In stanze, uffici pubblici, mezzi di trasporto, scuole e altri ambienti non sanitari dove abbiano soggiornato casi confermati di COVID-19 prima di essere stati ospedalizzati, verranno applicate le misure di pulizia di seguito riportate.

A causa della possibile sopravvivenza del virus nell’ambiente per diverso tempo, i luoghi e le aree potenzialmente contaminati da SARS-CoV-2 devono essere sottoposti a completa pulizia con acqua e detergenti comuni prima di essere nuovamente utilizzati.

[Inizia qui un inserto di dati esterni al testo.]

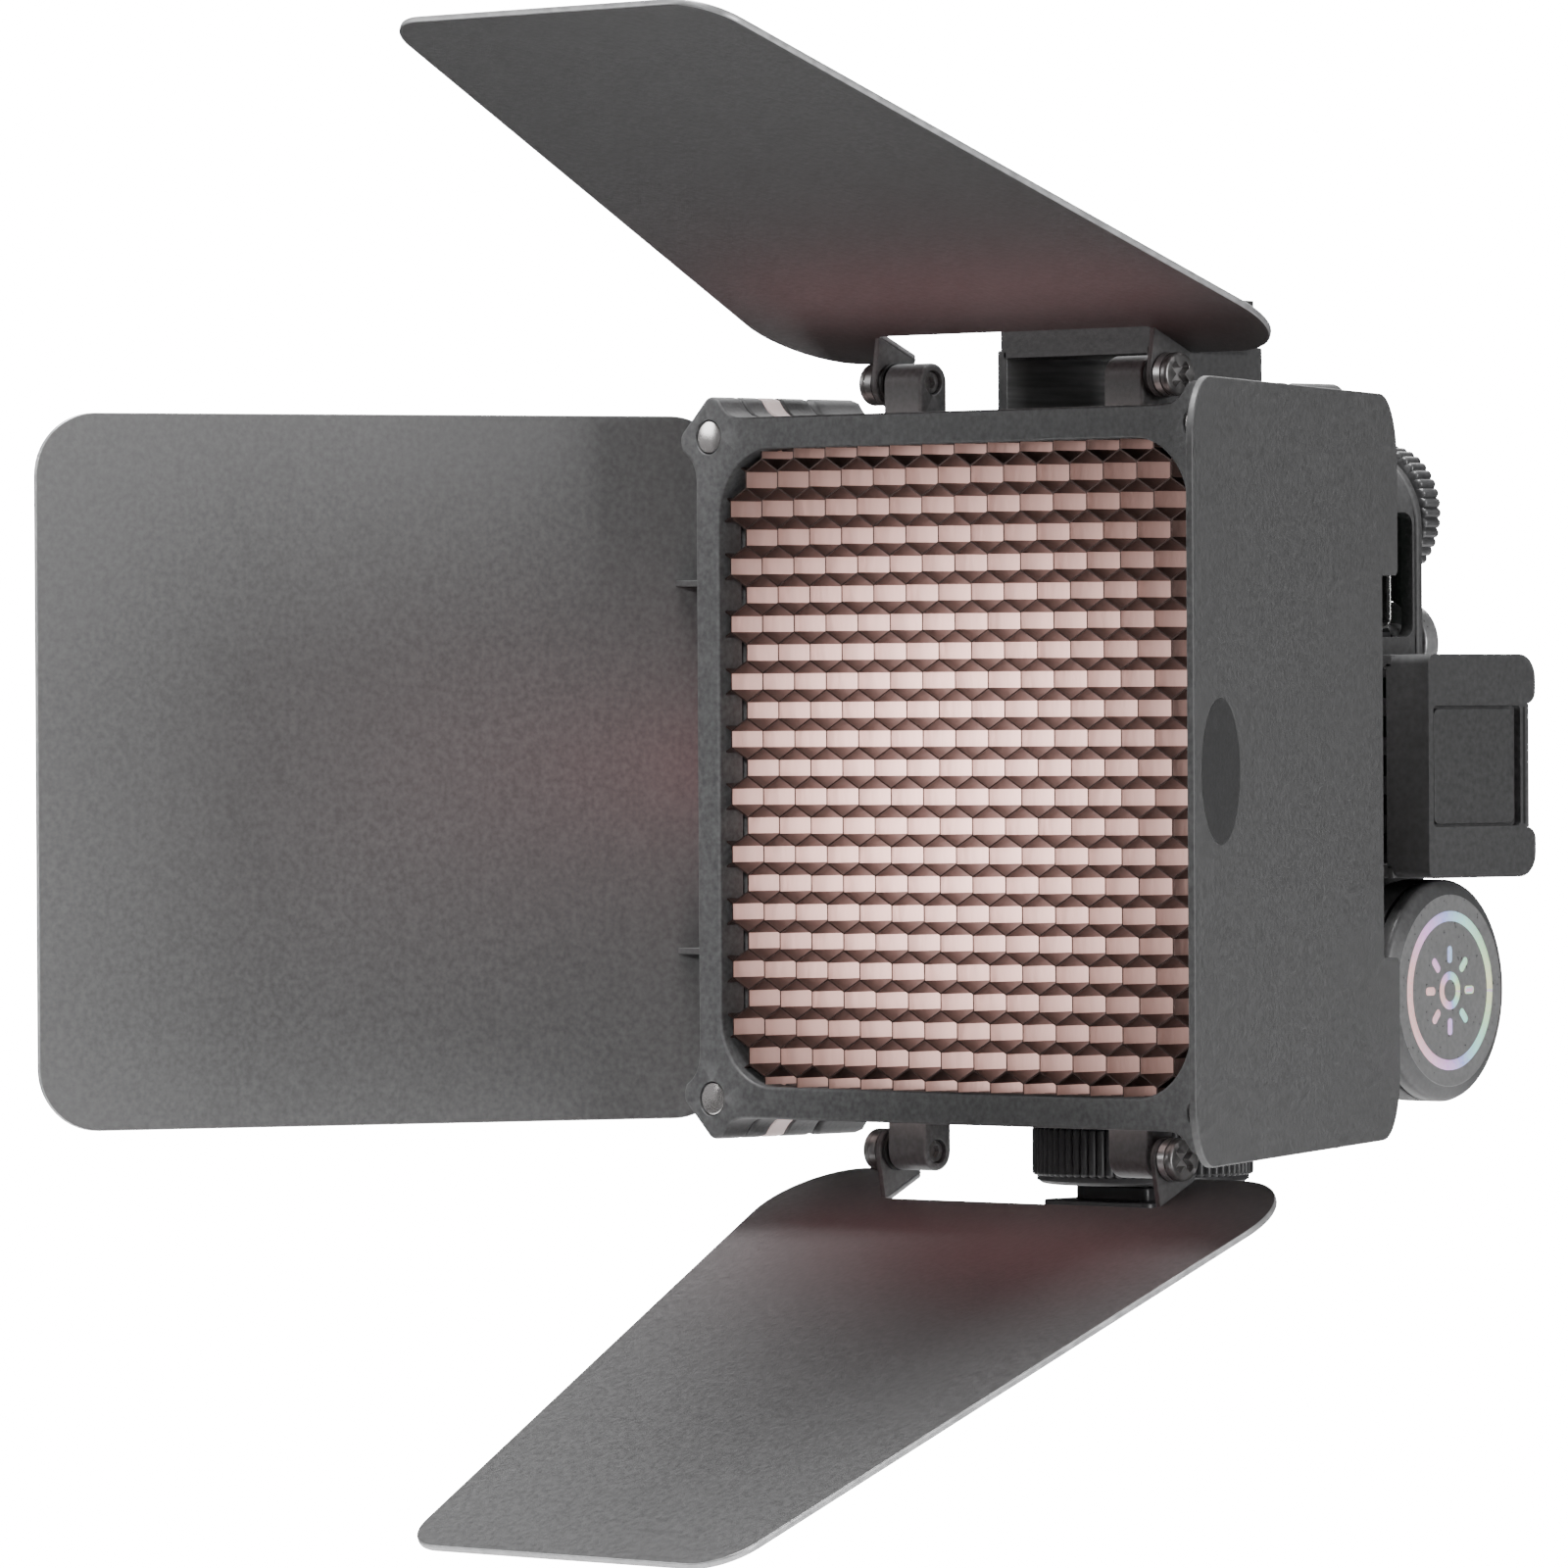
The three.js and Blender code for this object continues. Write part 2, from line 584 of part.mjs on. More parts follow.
piece('main_board', cut(
  box(MAIN_BOARD.x, MAIN_BOARD.y, MAIN_BOARD.z),
  rod('y', [40, 44], DIAL_SHAFT_R + GAP, [DIAL.x, DIAL.z]),
  rod('y', [40, 44], 5, [8, 36], 12),
  box([BUTTON.x - 3.3, 45], [40, 44], [BUTTON.z - 3.8, BUTTON.z + 3]),
), 'green');
piece('battery_pack', slab(roundedBox(BATTERY.x, BATTERY.z, 3), BATTERY.y, 3), 'wrap');

// A square fan: its round duct is closed at the back by a plate with two crossing slots.
const fan = new THREE.Group();
fan.position.set(FAN.x, 0, FAN.z);
light.add(fan);
function fanFrame() {
  const across = [-FAN.half, FAN.half];
  const [y0, y1] = FAN.y;
  const hubPlate = rod('y', [y1 - 2, y1 + 2], FAN.hub + 0.5, [0, 0]);
  const slots = [45, -45].map((angle) => (
    cut(box([-FAN.half + 2, FAN.half - 2], [y1 - 1.1, y1 + 1], [-2, 2]).rotate([0, angle, 0]), hubPlate)
  ));
  return cut(box(across, FAN.y, across), rod('y', [y0 - 1, y1 - 1], FAN.half - 1, [0, 0], 24), ...slots);
}
piece('fan_frame', fanFrame(), 'black', fan);

function fanRotor() {
  const [y0, y1] = FAN.y;
  const hub = rod('y', [y0 + 0.6, y1 - 1.8], FAN.hub, [0, 0], 16);
  const blade = box([FAN.hub - 0.5, FAN.half - 1.6], [y0 + 1.2, y1 - 2.2], [-0.5, 0.5]);
  const blades = [];
  for (let i = 0; i < FAN.blades; i += 1) blades.push(blade.rotate([0, (i * 360) / FAN.blades, 0]));
  return join(hub, ...blades);
}
piece('fan_rotor', fanRotor(), 'black', fan);

// A USB-C receptacle and a slide switch, both reached through the opening in the right wall.
function usbPort() {
  const { x: [x0, x1], y: [y0, y1], z: [z0, z1] } = PORT;
  const wall = 0.4;
  const shell = plate(roundedBox(PORT.y, PORT.z, 1.5), PORT.x, 4);
  const mouth = roundedBox([y0 + wall, y1 - wall], [z0 + wall, z1 - wall], 1.1);
  const throat = plate(mouth, [x0 + 0.5, x1 + 1], 4);
  const tongue = box([x0 + 0.2, x1 - 1.2], [y0 + 1.2, y0 + 2], [z0 + 1.4, z1 - 1.4]);
  return join(cut(shell, throat), tongue);
}
piece('usb_port', usbPort(), 'steel');
piece('switch_body', cut(
  box(SWITCH.x, SWITCH.y, SWITCH.z),
  box([37.2, 40], [37.6, 39.8], [27.6, 30.4]),
), 'steel');
piece('switch_slider', box([37.5, 39.8], [37.9, 39.5], [28, 29.2]), 'black');

// ---------------------------------------------------------------- shoe mount

const mount = new THREE.Group();
mount.position.set(0, MOUNT_Y, 0);
light.add(mount);

// The thumb wheel: a ribbed grip above a tapered lower edge.
function mountWheel() {
  const [low, high] = WHEEL.z;
  const taper = 1.2;
  const grip = fluted(WHEEL.r, 0.45, 28, [0, high - low - taper]).rotate([90, 0, 0]);
  const edge = solid(new THREE.CylinderGeometry(WHEEL.r - 0.5, WHEEL.r - 1.7, taper + 0.2, 28));
  return cut(
    join(
      grip.translate([0, 0, low + taper]),
      edge.rotate([90, 0, 0]).translate([0, 0, low + (taper + 0.2) / 2]),
    ),
    rod('z', [low - 1, high + 1], STUD_R + GAP, [0, 0]),
  );
}
piece('mount_wheel', mountWheel(), 'black', mount);
piece('mount_stud', rod('z', [-54.6, -40.2], STUD_R, [0, 0]), 'screw', mount);

function shoeFoot() {
  const neck = [-NECK / 2, NECK / 2];
  const [low, high] = FOOT_Z;
  return cut(
    join(
      box(neck, neck, [high - 0.1, WHEEL.z[0] - GAP]),
      slab(roundedSquare(FOOT / 2, 1), [0, high - low], 3).rotate([90, 0, 0]).translate([0, 0, low]),
    ),
    rod('z', [-54.9, -50], STUD_R + GAP, [0, 0]),
  );
}
piece('shoe_foot', shoeFoot(), 'black', mount);

export default light;
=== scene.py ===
"""A compact square LED panel light with a honeycomb grid, four barn doors and a cold-shoe foot.

Shapes are drawn in millimetres in the light's own axes: X to the right seen from the front, Y from the
front face of the grid frame towards the back, Z up, with X = 0 and Z = 0 in the middle of the frame. LIGHT
turns them into metres in the row's frame.
"""

import math

import bmesh
import bpy
from mathutils import Matrix, Vector

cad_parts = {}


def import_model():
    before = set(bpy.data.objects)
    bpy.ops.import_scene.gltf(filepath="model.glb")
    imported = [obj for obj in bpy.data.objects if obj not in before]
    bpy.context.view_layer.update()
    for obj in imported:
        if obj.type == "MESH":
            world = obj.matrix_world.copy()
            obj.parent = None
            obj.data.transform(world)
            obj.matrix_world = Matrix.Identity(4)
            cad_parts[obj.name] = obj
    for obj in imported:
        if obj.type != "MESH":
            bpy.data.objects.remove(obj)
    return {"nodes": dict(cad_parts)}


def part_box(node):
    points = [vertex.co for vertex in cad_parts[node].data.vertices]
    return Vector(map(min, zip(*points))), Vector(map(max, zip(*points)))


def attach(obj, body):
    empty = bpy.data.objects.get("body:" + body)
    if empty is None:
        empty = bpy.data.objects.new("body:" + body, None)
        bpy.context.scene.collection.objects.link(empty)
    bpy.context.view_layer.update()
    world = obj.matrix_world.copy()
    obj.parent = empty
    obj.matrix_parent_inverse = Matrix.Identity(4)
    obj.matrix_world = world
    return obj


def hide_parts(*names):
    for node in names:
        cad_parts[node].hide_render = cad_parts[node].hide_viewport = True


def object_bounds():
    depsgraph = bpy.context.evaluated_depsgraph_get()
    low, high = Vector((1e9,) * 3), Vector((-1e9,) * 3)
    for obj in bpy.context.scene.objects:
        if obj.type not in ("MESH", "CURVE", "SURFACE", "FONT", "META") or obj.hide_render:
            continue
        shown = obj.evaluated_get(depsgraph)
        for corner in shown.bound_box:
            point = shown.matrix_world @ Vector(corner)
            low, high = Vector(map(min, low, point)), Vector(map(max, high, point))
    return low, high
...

Per la decontaminazione, si raccomanda l’uso di ipoclorito di sodio 0,1% dopo pulizia.  Per le superfici che possono essere danneggiate dall’ipoclorito di sodio, utilizzare etanolo al 70% dopo pulizia con un detergente neutro.

Durante le operazioni di pulizia con prodotti chimici, assicurare la ventilazione degli ambienti.

Tutte le operazioni di pulizia devono essere condotte da personale che indossa DPI (filtrante respiratorio FFP2 o FFP3, protezione facciale, guanti monouso, camice monouso impermeabile a maniche lunghe, e seguire le misure indicate per la rimozione in sicurezza dei DPI (svestizione). Dopo l’uso, i DPI monouso vanno smaltiti come materiale potenzialmente infetto.

Vanno pulite con particolare attenzione tutte le superfici toccate di frequente, quali superfici di muri, porte e finestre, superfici dei servizi igienici e sanitari. La biancheria da letto, le tende e altri materiali di tessuto devono essere sottoposti a un ciclo di lavaggio con acqua calda a 90°C e detergente. Qualora non sia possibile il lavaggio a 90°C per le caratteristiche del tessuto, addizionare il ciclo di lavaggio con candeggina o prodotti a base di ipoclorito di sodio).

Ricapitolando, la circolare del Ministero della Salute n. 5443/2020 prevede unicamente il caso di pulizia (non viene utilizzato il termine “sanificazione”) di ambienti non sanitari dove abbiano soggiornato casi confermati di COVID-19

In tal caso le operazioni devono essere eseguite:

  • da imprese autorizzate ai sensi del D.M. 274/1997, che al termine dell’intervento rilasceranno apposita certificazione riguardante l’avvenuto intervento;
  • nel rispetto dei protocolli (mascherine FFP2 o FFP3, camice monouso, svestizione, smaltimento dei DPI monouso come materiale potenzialmente infetto, ecc.).

E per quanto riguarda gli ambienti di lavoro dove non vi sono stati casi di positività al Covid-19?

Nulla impedisce al datore di lavoro di effettuare la sanificazione degli ambienti nei termini sopra indicati, ma può andare bene anche effettuare una bella pulizia a fondo.

La pulizia si ottiene con la rimozione manuale o meccanica dello sporco anche – eventualmente – con acqua e/o sostanze detergenti.

Per cui se non rientrate nelle attività sanitarie o in quelle dove hanno soggiornato casi confermati di COVID-19, è inutile correre dietro alle ditte specializzate, meglio concentrarsi sui contenuti del protocollo aziendale anti contagi.